Buy Marico Ltd For Target Rs. 560 - JM Financial Services
FY23 margin picture not scary unlike peers’
The street’s perception of Marico being one of the very few companies in the sector that would escape the current chaos caused by severe commodity-costs inflation might just play out in FY23, as per our calculations, even though the same did not hold out as far as 2HFY22 was concerned. The two key management expectations of Parachute volumes uplift and overall margin trajectory improving sequentially in Mar’22-Q were foiled by the souring of consumer sentiments in the country and the emergence of geo-political tensions that caused edible-oil prices to further inflate vs their already-elevated levels. The good news for FY23 is that copra appears to be decisively deflationary (vs FY22 average). Management cited it has good-enough visibility to expect a benign trend on that front. Saffola margin (and demand), though, would need some careful manoeuvring, given the severely inflationary edible-oil price table, which also poses some risk of downtrading. VAHO still needs a lot more work to get back to a steady-state level. We continue to like Marico, but recent strong run in the stock leaves lesser room for upside.

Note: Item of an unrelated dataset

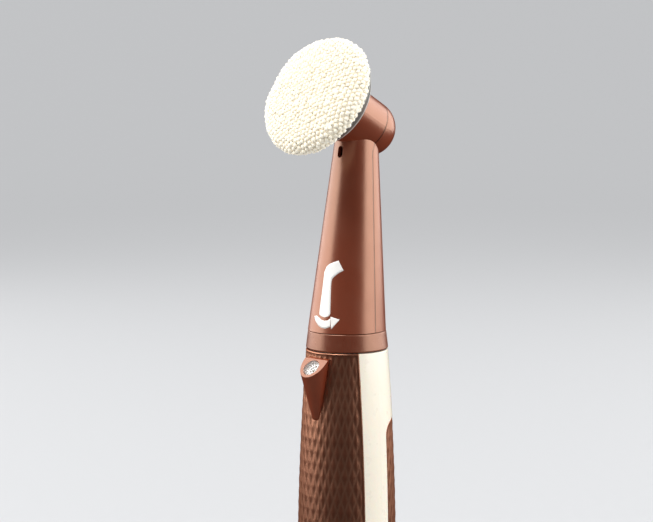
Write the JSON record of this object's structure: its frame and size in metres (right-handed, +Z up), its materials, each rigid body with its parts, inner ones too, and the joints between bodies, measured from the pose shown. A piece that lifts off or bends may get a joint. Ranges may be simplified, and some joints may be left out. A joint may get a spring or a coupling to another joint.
{
  "type": "facial cleansing brush",
  "caption": "Battery facial cleansing brush: a waisted handle, a twist-on neck with an angled head, and a domed round terry pad that spins.",
  "frame": {"origin": "centre of the charging well's mouth, in the flat foot of the handle", "axes": "+Z up the handle's axis, the pad's face towards -Y and upwards, +X to the right seen from the front"},
  "size_m": [0.0474, 0.0494, 0.2424],
  "materials": {
    "bronze_shell": "satin metallic bronze paint on moulded ABS",
    "bronze_grip": "bronze soft-touch moulding with fine raised diamonds",
    "bronze_ring": "satin bronze, slightly duller than the shells",
    "pearl_shell": "glossy pearl white",
    "pearl_base": "glossy pearl white",
    "silver_plate": "satin silver with a bright lip",
    "cream_terry": "looped cream terry over soft foam",
    "hook_tape": "hook tape",
    "clear_lens": "clear polished plastic",
    "indicator_lens": "frosted light guide",
    "lamp_chrome": "bright reflector",
    "led_body": "light-emitting diode",
    "bright_trim": "polished trim ring",
    "button_cap": "pearl button cap",
    "steel": "plain steel",
    "motor_case": "plated motor can",
    "battery_sleeve": "shrink sleeve",
    "nickel": "nickel strip",
    "circuit_board": "green solder mask",
    "chip_black": "black epoxy",
    "switch_body": "black moulding",
    "chassis_white": "natural ABS",
    "acetal_white": "white acetal",
    "acetal_black": "black acetal",
    "bronze_bush": "sintered bronze",
    "copper_coil": "enamelled copper wire",
    "black_rubber": "soft black rubber"
  },
  "bodies": {
    "handle": {"housing_left": "pearl_shell", "housing_right": "pearl_shell", "front_grip": "bronze_grip", "back_grip": "bronze_grip", "base_cap": "pearl_base", "base_gasket": "black_rubber", "base_screws": "steel", "coil_bobbin": "acetal_black", "charging_coil": "copper_coil", "chassis": "chassis_white", "battery": "battery_sleeve", "battery_tabs": "nickel", "main_board": "circuit_board", "board_components": "chip_black", "tact_switch": "switch_body", "indicator_led": "led_body", "indicator_lens": "indicator_lens", "button_bezel": "bright_trim", "motor_can": "motor_case", "motor_mount": "chassis_white", "motor_screws": "steel", "bayonet_spigot": "acetal_black", "collar_seal": "black_rubber", "lamp_housing": "bronze_shell", "lamp_lens": "clear_lens", "lamp_reflector": "lamp_chrome", "lamp_led": "led_body"},
    "button": {"power_button": "button_cap"},
    "motor_rotor": {"motor_shaft": "steel", "motor_coupling": "acetal_white"},
    "attachment": {"collar_ring": "bronze_ring", "collar_screws": "steel", "neck_front_shell": "bronze_shell", "neck_back_shell": "bronze_shell", "lower_bearing_plate": "acetal_white", "upper_bearing_plate": "acetal_white", "lower_shaft_bush": "bronze_bush", "upper_shaft_bush": "bronze_bush", "front_spindle_bush": "bronze_bush", "rear_spindle_bush": "bronze_bush", "spindle_seal": "black_rubber"},
    "shaft": {"shaft_coupling": "acetal_white", "drive_shaft": "steel", "bevel_pinion": "acetal_white"},
    "brush": {"spindle": "steel", "bevel_gear": "acetal_white", "spindle_clip": "steel", "brush_plate": "silver_plate", "hook_disc": "hook_tape", "cleansing_pad": "cream_terry"}
  },
  "joints": [
    {"name": "power_button_press", "type": "slide", "parent": "handle", "child": "button", "axis": [0, -1, 0], "range_m": [0, 0.0005], "stiffness_N_per_m": 3000},
    {"name": "attachment_twist", "type": "hinge", "parent": "handle", "child": "attachment", "pos_m": [0, 0, 0.12535], "axis": [0, 0, 1], "range_deg": [0, 30]},
    {"name": "pad_spin", "type": "hinge", "parent": "attachment", "child": "brush", "pos_m": [0, 0.0108, 0.2078], "axis": [0, -0.887, 0.4617], "continuous": true},
    {"name": "drive_shaft_spin", "type": "hinge", "parent": "attachment", "child": "shaft", "pos_m": [0, 0, 0.1283], "axis": [0, 0.0664, 0.9978], "continuous": true},
    {"name": "motor_spin", "type": "hinge", "parent": "handle", "child": "motor_rotor", "pos_m": [0, 0, 0.1118], "axis": [0, 0, 1], "continuous": true}
  ],
  "couplings": [
    {"joint": "drive_shaft_spin", "follows": "pad_spin", "ratio": -2},
    {"joint": "motor_spin", "follows": "pad_spin", "ratio": -2}
  ]
}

* Decent margin performance during Mar-Q: Marico reported 7.4%, 8.5% and 5.5% growth in sales, EBITDA and adjusted net profit to INR 21.6bn, INR 3.5bn and INR 2.5bn respectively. Revenue performance was on the line of what management had earlier indicated, whilst profit performance was 4-5% ahead of what we expected. The business continued to prioritize brand-building investments over near-term margin consideration, and grew A&P by 17.9% yoy during the quarter – this exerted an 84bps pressure on margin during the quarter. But gross margin performance was slightly better and staff costs declined 7.3% yoy, which together helped drove an 8.5% growth in EBITDA during the quarter. The company witnessed severe inflation in the input-costs pertaining to more than half of the portfolio – rice bran, sunflower oil, LLP and HDPE costs inflated another 6-13% qoq (spot basis) while copra prices declined 9% qoq. We believe the benign trend in copra prices should help offset the continued pressure that sunflower-oil, rice bran, LLP and HDPE are likely to exert on the overall gross margin profile in FY23E.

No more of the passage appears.